**Requirement**
Output all lines exactly, with nothing added or dropped.

**Dataset content**
---------------

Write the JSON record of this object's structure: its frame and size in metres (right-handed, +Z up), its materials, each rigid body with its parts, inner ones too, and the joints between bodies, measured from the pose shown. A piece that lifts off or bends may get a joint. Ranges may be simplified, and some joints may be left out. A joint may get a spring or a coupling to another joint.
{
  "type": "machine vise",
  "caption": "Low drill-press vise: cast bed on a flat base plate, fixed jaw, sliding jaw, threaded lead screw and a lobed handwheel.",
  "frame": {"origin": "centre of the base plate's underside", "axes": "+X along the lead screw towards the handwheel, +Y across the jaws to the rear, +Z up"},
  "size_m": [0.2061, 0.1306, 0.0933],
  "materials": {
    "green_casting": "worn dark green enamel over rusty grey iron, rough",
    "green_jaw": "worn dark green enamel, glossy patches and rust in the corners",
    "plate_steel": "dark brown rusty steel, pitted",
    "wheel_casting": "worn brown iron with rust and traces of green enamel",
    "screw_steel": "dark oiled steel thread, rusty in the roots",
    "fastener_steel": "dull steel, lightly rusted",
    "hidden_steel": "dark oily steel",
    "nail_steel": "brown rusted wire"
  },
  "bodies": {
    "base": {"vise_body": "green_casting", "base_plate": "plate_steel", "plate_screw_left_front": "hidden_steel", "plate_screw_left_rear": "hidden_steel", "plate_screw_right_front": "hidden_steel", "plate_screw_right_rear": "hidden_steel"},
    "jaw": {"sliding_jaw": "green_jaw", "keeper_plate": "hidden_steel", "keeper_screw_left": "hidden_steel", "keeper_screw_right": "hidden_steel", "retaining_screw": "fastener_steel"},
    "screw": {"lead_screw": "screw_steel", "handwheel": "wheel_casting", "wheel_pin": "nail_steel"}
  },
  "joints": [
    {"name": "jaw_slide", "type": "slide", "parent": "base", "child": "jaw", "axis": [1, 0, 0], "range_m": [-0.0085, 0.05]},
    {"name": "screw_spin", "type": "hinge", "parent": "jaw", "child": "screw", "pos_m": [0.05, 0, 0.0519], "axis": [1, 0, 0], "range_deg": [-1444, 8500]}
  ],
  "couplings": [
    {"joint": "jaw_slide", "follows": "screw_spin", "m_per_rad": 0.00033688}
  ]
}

---------------

**Reply to the exercise**
Write the JSON record of this object's structure: its frame and size in metres (right-handed, +Z up), its materials, each rigid body with its parts, inner ones too, and the joints between bodies, measured from the pose shown. A piece that lifts off or bends may get a joint. Ranges may be simplified, and some joints may be left out. A joint may get a spring or a coupling to another joint.
{
  "type": "machine vise",
  "caption": "Low drill-press vise: cast bed on a flat base plate, fixed jaw, sliding jaw, threaded lead screw and a lobed handwheel.",
  "frame": {"origin": "centre of the base plate's underside", "axes": "+X along the lead screw towards the handwheel, +Y across the jaws to the rear, +Z up"},
  "size_m": [0.2061, 0.1306, 0.0933],
  "materials": {
    "green_casting": "worn dark green enamel over rusty grey iron, rough",
    "green_jaw": "worn dark green enamel, glossy patches and rust in the corners",
    "plate_steel": "dark brown rusty steel, pitted",
    "wheel_casting": "worn brown iron with rust and traces of green enamel",
    "screw_steel": "dark oiled steel thread, rusty in the roots",
    "fastener_steel": "dull steel, lightly rusted",
    "hidden_steel": "dark oily steel",
    "nail_steel": "brown rusted wire"
  },
  "bodies": {
    "base": {"vise_body": "green_casting", "base_plate": "plate_steel", "plate_screw_left_front": "hidden_steel", "plate_screw_left_rear": "hidden_steel", "plate_screw_right_front": "hidden_steel", "plate_screw_right_rear": "hidden_steel"},
    "jaw": {"sliding_jaw": "green_jaw", "keeper_plate": "hidden_steel", "keeper_screw_left": "hidden_steel", "keeper_screw_right": "hidden_steel", "retaining_screw": "fastener_steel"},
    "screw": {"lead_screw": "screw_steel", "handwheel": "wheel_casting", "wheel_pin": "nail_steel"}
  },
  "joints": [
    {"name": "jaw_slide", "type": "slide", "parent": "base", "child": "jaw", "axis": [1, 0, 0], "range_m": [-0.0085, 0.05]},
    {"name": "screw_spin", "type": "hinge", "parent": "jaw", "child": "screw", "pos_m": [0.05, 0, 0.0519], "axis": [1, 0, 0], "range_deg": [-1444, 8500]}
  ],
  "couplings": [
    {"joint": "jaw_slide", "follows": "screw_spin", "m_per_rad": 0.00033688}
  ]
}